We perform a comparative study to investigate the properties of the new energetic chain extender (AzPD). A series of poly(glycidyl azide)/poly(tetramethylene oxide)-based energetic segmented polyurethane (GAP/PTMG ESPU) with different chain extender, which is 3-azidopropane-1,2-diol (AzPD), 1,4-butane diol (1,4-BD), or 1,5 pentane diol (1,5-PD), was synthesized by solution polymerization in dimethyl formamide (DMF) and their phase behaviors were investigated.
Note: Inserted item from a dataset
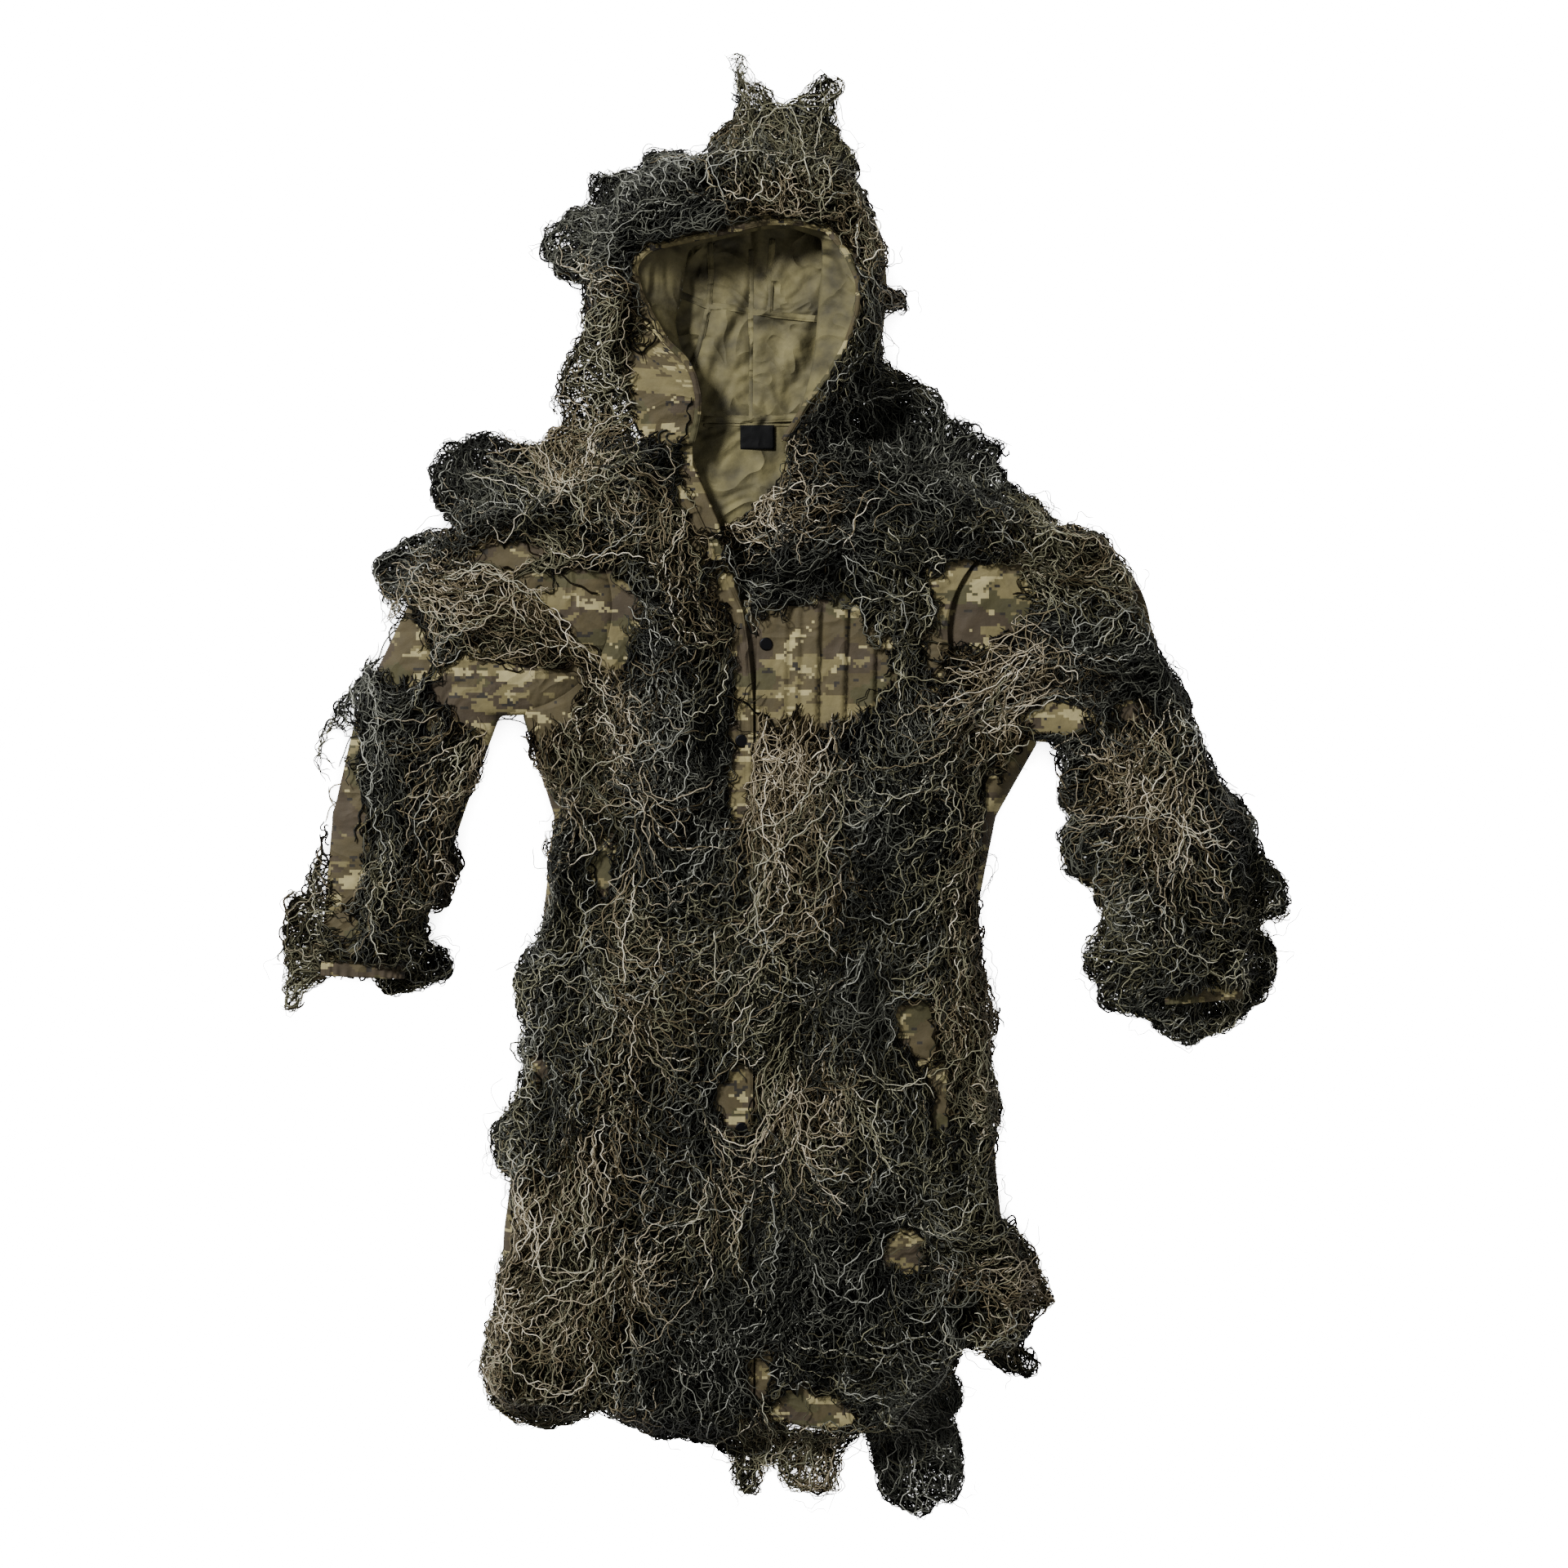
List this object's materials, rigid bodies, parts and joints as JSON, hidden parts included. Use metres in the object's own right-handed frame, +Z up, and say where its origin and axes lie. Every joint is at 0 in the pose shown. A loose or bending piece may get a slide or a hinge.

The ESPUs were characterized with Fourier transform infrared-attenuated total reflection spectroscopy (ATR FT-IR), differential scanning calorimetry (DSC), and dynamic mechanical analysis (DMA). The results of the ATR FT-IR analysis of the urethane carbonyl group region showed that the 'free' C=O fraction was higher in GAP/PTMG AzESPU (0.5) than GAP/PTMG BDESPU (0.44) and GAP/PTMG PDESPU (0.41) for 7 days samples after preparation and that it was similar in the range of 0.26~0.29 for three 60 days ESPU samples. DMA curves of the GAP/PTMG AzESPU for 7 days samples showed amorphous polymers, but GAP/PTMG BDESPU and GAP/PTMG PDESPU showed viscoelastic behaviors with rubbery plateau and the flow region. However, DMA curves of the GAP/PTMG AzESPU for 60 days samples showed viscoelastic behaviors with rubbery plateau and the flow region like GAP/PTMG PDESPU, but GAP/PTMG BDESPU did not show the flow region. From phase behaviors with ATR FT-IR, DSC and DMA analysis, GAP/PTMG AzESPU showed good phase-mixing between components. However, it represented viscoelastic behavior of TPE similar to GAP/PTMG PDESPM according to phase equilibrium progress with aging time.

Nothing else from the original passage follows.